Records to process
--- Begin ---

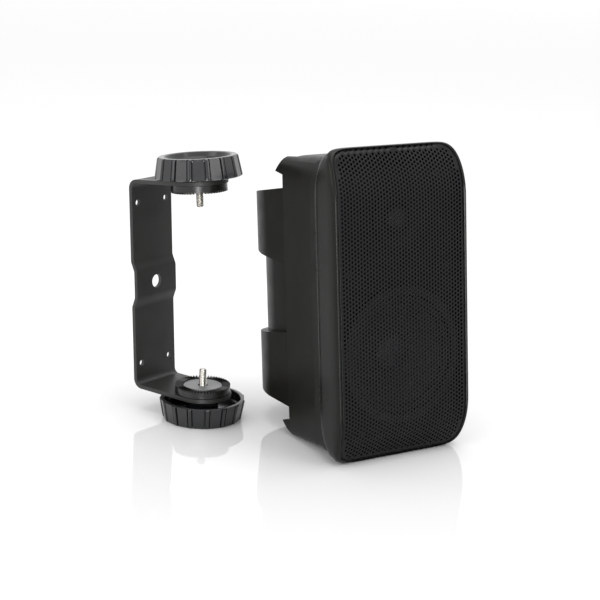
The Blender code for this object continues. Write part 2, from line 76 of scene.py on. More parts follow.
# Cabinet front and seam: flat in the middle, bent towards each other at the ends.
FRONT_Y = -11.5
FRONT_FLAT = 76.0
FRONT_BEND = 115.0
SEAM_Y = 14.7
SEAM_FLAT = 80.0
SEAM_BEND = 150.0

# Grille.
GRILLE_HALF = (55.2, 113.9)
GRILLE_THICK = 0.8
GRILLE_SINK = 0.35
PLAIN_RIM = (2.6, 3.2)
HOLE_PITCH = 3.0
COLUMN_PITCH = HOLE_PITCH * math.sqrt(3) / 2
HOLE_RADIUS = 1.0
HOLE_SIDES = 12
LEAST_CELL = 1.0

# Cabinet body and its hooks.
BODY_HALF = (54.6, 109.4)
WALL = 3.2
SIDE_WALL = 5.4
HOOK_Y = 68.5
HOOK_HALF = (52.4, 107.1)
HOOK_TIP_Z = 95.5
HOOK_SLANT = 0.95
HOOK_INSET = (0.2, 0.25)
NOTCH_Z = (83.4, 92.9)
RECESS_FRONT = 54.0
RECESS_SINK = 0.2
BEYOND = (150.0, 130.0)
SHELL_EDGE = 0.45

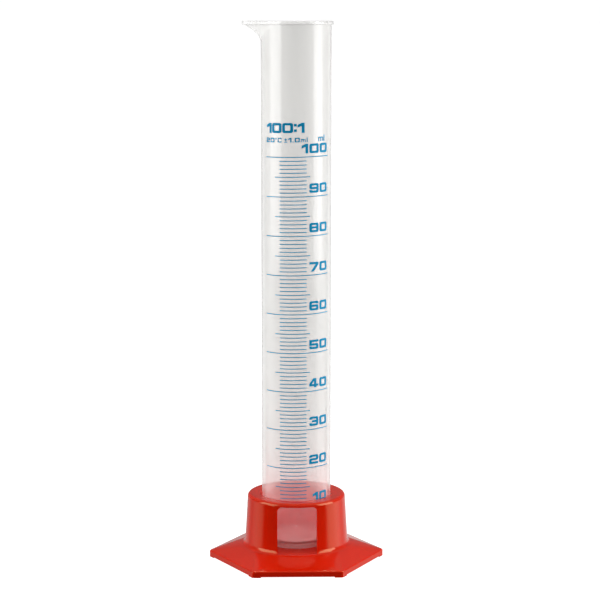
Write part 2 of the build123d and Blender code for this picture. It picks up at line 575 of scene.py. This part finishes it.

--- End ---

Output the records verbatim, from the first line to the last.

Solution for this problem
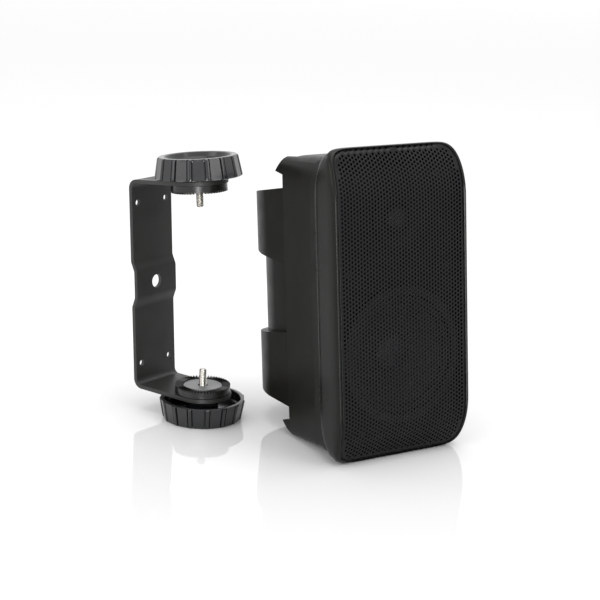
The Blender code for this object continues. Write part 2, from line 76 of scene.py on. More parts follow.
# Cabinet front and seam: flat in the middle, bent towards each other at the ends.
FRONT_Y = -11.5
FRONT_FLAT = 76.0
FRONT_BEND = 115.0
SEAM_Y = 14.7
SEAM_FLAT = 80.0
SEAM_BEND = 150.0

# Grille.
GRILLE_HALF = (55.2, 113.9)
GRILLE_THICK = 0.8
GRILLE_SINK = 0.35
PLAIN_RIM = (2.6, 3.2)
HOLE_PITCH = 3.0
COLUMN_PITCH = HOLE_PITCH * math.sqrt(3) / 2
HOLE_RADIUS = 1.0
HOLE_SIDES = 12
LEAST_CELL = 1.0

# Cabinet body and its hooks.
BODY_HALF = (54.6, 109.4)
WALL = 3.2
SIDE_WALL = 5.4
HOOK_Y = 68.5
HOOK_HALF = (52.4, 107.1)
HOOK_TIP_Z = 95.5
HOOK_SLANT = 0.95
HOOK_INSET = (0.2, 0.25)
NOTCH_Z = (83.4, 92.9)
RECESS_FRONT = 54.0
RECESS_SINK = 0.2
BEYOND = (150.0, 130.0)
SHELL_EDGE = 0.45

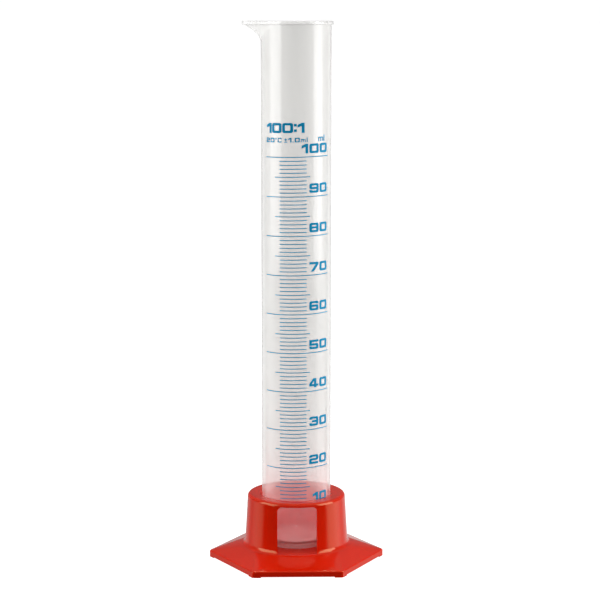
Write part 2 of the build123d and Blender code for this picture. It picks up at line 575 of scene.py. This part finishes it.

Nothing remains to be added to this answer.